Tiga pelajar yang terlibat dalam kasus ini adalah RS (16), YS (17), dan S. Yang menarik perhatian adalah bahwa S kini masuk dalam Daftar Pencarian Orang (DPO) karena tidak berada di rumah saat penangkapan berlangsung. Ketiga remaja ini dikenakan Pasal 2 ayat (1) Undang-undang darurat nomor 12 Tahun 1951, yang mengatur mengenai kepemilikan senjata tajam tanpa izin. Ancaman hukuman yang mereka hadapi adalah penjara selama maksimal 10 tahun.
Dalam pernyataannya, Aci—sapaan akrab Adde Rosi Khoerunnisa—menegaskan bahwa perayaan kelulusan seharusnya menjadi momen bahagia bagi para siswa. Namun, penting untuk menegaskan bahwa perayaan tidak boleh dinodai oleh perilaku yang merugikan diri sendiri dan orang lain, seperti membawa senjata tajam. “Perayaan kelulusan adalah waktu yang patut kita syukuri, namun harus dilakukan dengan cara yang santun. Tak seharusnya merusak fasilitas umum atau mengintimidasi masyarakat,” tambahnya.

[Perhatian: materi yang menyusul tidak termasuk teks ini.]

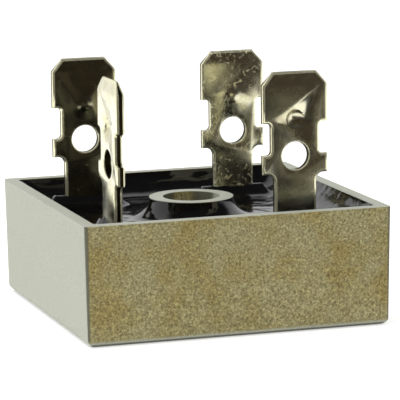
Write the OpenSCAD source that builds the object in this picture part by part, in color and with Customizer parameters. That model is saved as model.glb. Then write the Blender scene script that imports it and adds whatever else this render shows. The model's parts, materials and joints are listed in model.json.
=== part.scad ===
// Square metal-case bridge rectifier with push-on tabs.
// Four silicon dice on copper plates lie on an insulating pad in an open metal case, sunk in
// black potting. A tube through the middle takes the fixing screw. Units are millimetres.
// The origin is the middle of the base's underside, +Z runs up the tube, -Y is the front.

/* [Case] */
// Outside width and depth of the square case at the rim
case_w = 28.9; // [27.5:0.1:31]
// Height from the base to the rim
case_h = 11; // [10.4:0.1:13]
// How far each outer wall leans out from the base to the rim
draft = 0.2; // [0.1:0.05:0.3]
// Thickness of the four walls at the rim
wall_t = 1.15; // [0.9:0.05:1.6]
// Thickness of the floor that carries the heat away
floor_t = 2; // [1.5:0.1:2.4]
// Radius of the four edges round the base
base_edge_r = 0.9; // [0.4:0.1:1.2]
// Radius of the upright corners outside, at the rim
corner_r = 0.45; // [0.4:0.05:1]
// Radius of the upright corners of the cavity
cavity_corner_r = 0.5; // [0.3:0.1:1]

/* [Fixing tube] */
// Screw hole through the case
bore_d = 5.3; // [4.8:0.1:5.8]
// Wall of the tube round the screw hole
tube_wall = 1.3; // [0.9:0.05:1.6]
// How far the end of the tube lies below the rim
tube_drop = 0.35; // [0.2:0.05:0.8]

/* [Tab blades] */
// Width of the push-on blade
blade_w = 6.3; // [6.2:0.1:6.4]
// Thickness of the tab strip
blade_t = 0.8; // [0.7:0.05:0.85]
// Height of the blade tips above the base
tab_top = 23.1; // [22.5:0.05:25.4]
// Length of the full-width blade, from the tip to the side notches
blade_len = 4.7; // [4.2:0.05:5]
// Width left at the tip between the two corner cuts
tip_w = 4.2; // [3.6:0.05:4.6]
// Length of the corner cuts
tip_cut_h = 1.2; // [0.8:0.05:1.4]
// Thickness left at the tip by the lead-in bevels
tip_t = 0.4; // [0.3:0.05:0.5]
// Length of the lead-in bevels
bevel_h = 1; // [0.8:0.05:1.2]
// Depth of each side notch
notch_d = 0.82; // [0.6:0.02:0.95]
// Height of the side notches
notch_h = 2.95; // [2.6:0.05:3.2]
// Height of the ears under the notches
ear_h = 1.75; // [1.4:0.05:2]
// Width of the neck under the ears
neck_w = 4.05; // [3.8:0.05:4.4]
// Fillet in the corners of the notches
notch_r = 0.4; // [0.2:0.05:0.5]
// Fillet between the neck and the ears
neck_r = 0.7; // [0.4:0.05:0.8]
// Diameter of the soldering eye
eye_d = 2.6; // [2.2:0.05:2.7]
// Distance from the tip to the middle of the eye
eye_drop = 7.75; // [7.4:0.05:8]
// Mouth of the latching dimple
dimple_d = 1.9; // [1.6:0.05:2.1]
// Depth of the latching dimple
dimple_depth = 0.45; // [0.3:0.05:0.55]
// Distance from the tip to the middle of the dimple
dimple_drop = 4.4; // [3.6:0.05:4.6]
// Width of the dome pushed out behind the dimple
dome_d = 1.6; // [1.4:0.05:1.9]
// Height of the dome pushed out behind the dimple
dome_h = 0.25; // [0.1:0.05:0.35]

/* [Tab places] */
// From the front and back walls of the cavity to the planes of the three square-on tabs
row_gap = 4.4; // [4.2:0.1:4.7]
// From the left wall of the cavity to the middle of the back left tab
ac_back_gap = 5.5; // [5:0.1:6]
// From the right wall of the cavity to the middle of the back right tab
minus_gap = 6.2; // [5.2:0.1:6.6]
// From the right wall of the cavity to the middle of the front right tab
ac_front_gap = 6.2; // [5.2:0.1:6.4]
// From the left wall of the cavity to the plane of the turned front left tab
plus_side_gap = 3.4; // [3.3:0.1:3.9]
// From the front wall of the cavity to the middle of the turned front left tab
plus_front_gap = 5.7; // [5:0.1:6]

/* [Tab feet] */
// Radius inside the bend of the foot
bend_r = 0.4; // [0.3:0.05:0.6]
// Length of the foot over the plate, measured from the face behind it
foot_len = 3.4; // [2.8:0.1:3.6]

/* [Inside] */
// Thickness of the insulating pad on the floor
pad_t = 0.5; // [0.3:0.05:0.8]
// Space round the edges of the insulating pad
pad_gap = 0.3; // [0.15:0.05:0.5]
// Thickness of the copper plates
plate_t = 0.8; // [0.6:0.05:0.9]
// Space between the copper plates and the walls
plate_gap = 0.75; // [0.6:0.05:1]
// Width of the arms of the copper plates
arm_w = 6.6; // [6:0.1:6.8]
// Side of the square silicon dice
die_w = 5; // [4:0.1:5.4]
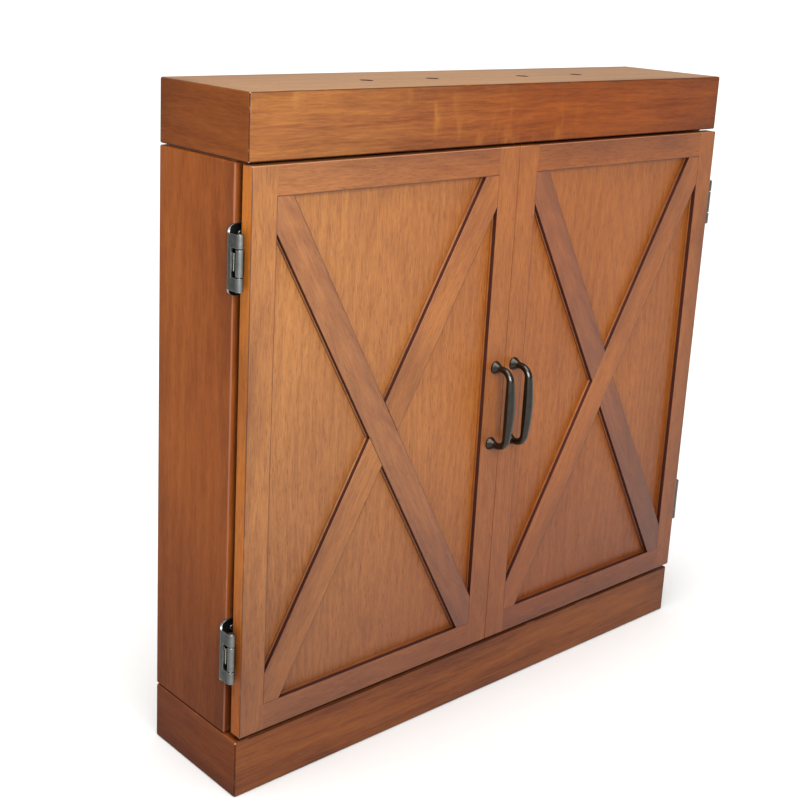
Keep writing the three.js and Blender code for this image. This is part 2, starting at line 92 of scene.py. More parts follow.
def addLight(name, kind, settings):
    lamp = bpy.data.lights.new(name, kind)
    for key, value in settings.items():
        setattr(lamp, key, value)
    holder = bpy.data.objects.new(name, lamp)
    scene.collection.objects.link(holder)
    return holder


def addPanelLight(name, facts):
    # a square panel aimed at the middle of the cabinet
    settings = {"energy": facts["power"], "color": facts["colour"], "size": facts["size"]}
    holder = addLight(name, "AREA", settings)
    holder.location = facts["place"]
    aim = (cadBox[0] + cadBox[1]) / 2 - holder.location
    holder.rotation_euler = aim.to_track_quat("-Z", "Y").to_euler()
    return holder


metalPieces = bpy.data.collections.new("metalPieces")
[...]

Sekalipun menyadari pentingnya tindakan tegas dari pihak kepolisian, Aci meminta agar metode restorative justice (RJ) diterapkan untuk pelajar-pelajar ini. “Mempersilakan proses hukum terus berjalan itu penting, tetapi kami berharap pengadilan juga mempertimbangkan pendekatan restoratif. Mereka masih muda dan masa depan mereka sangat panjang. Kita tidak ingin satu kesalahan di masa muda itu merusak seluruh hidup mereka,” jelasnya.
Untuk mencegah kejadian serupa terulang, Aci menyatakan bahwa peran serta berbagai pihak sangat diperlukan. Terlebih, peran dari sekolah dan orangtua sangat penting untuk membimbing anak-anak kembali ke jalan yang positîf. “Sekolah perlu lebih tegas dan konsisten dalam melakukan pembinaan. Namun dalam situasi ini, keterlibatan keluarga dan aparat hukum sangat diperlukan untuk mengarahkan mereka kembali,” tegasnya.
Adde Rosi Khoerunnisa juga mengungkapkan pandangannya bahwa perilaku pelajar ini dapat dipicu oleh beberapa faktor. Di antara sebab-sebab itu adalah pencarian jati diri remaja, serta pengaruh lingkungan dan ketidaktahuan tentang hukum. Oleh karena itu, pembinaan yang baik bagi para pelajar ini sangat penting untuk mencegah kasus serupa di masa depan.
“Mereka baru saja lulus dari sekolah menengah atas, belum melangkah ke dunia kerja atau pendidikan tinggi, dan masih dalam tahap mencari jati diri. Sangat mungkin mereka belum sepenuhnya memahami risiko dari tindakan yang mereka ambil,” tutur Aci, menutup pernyataan ini.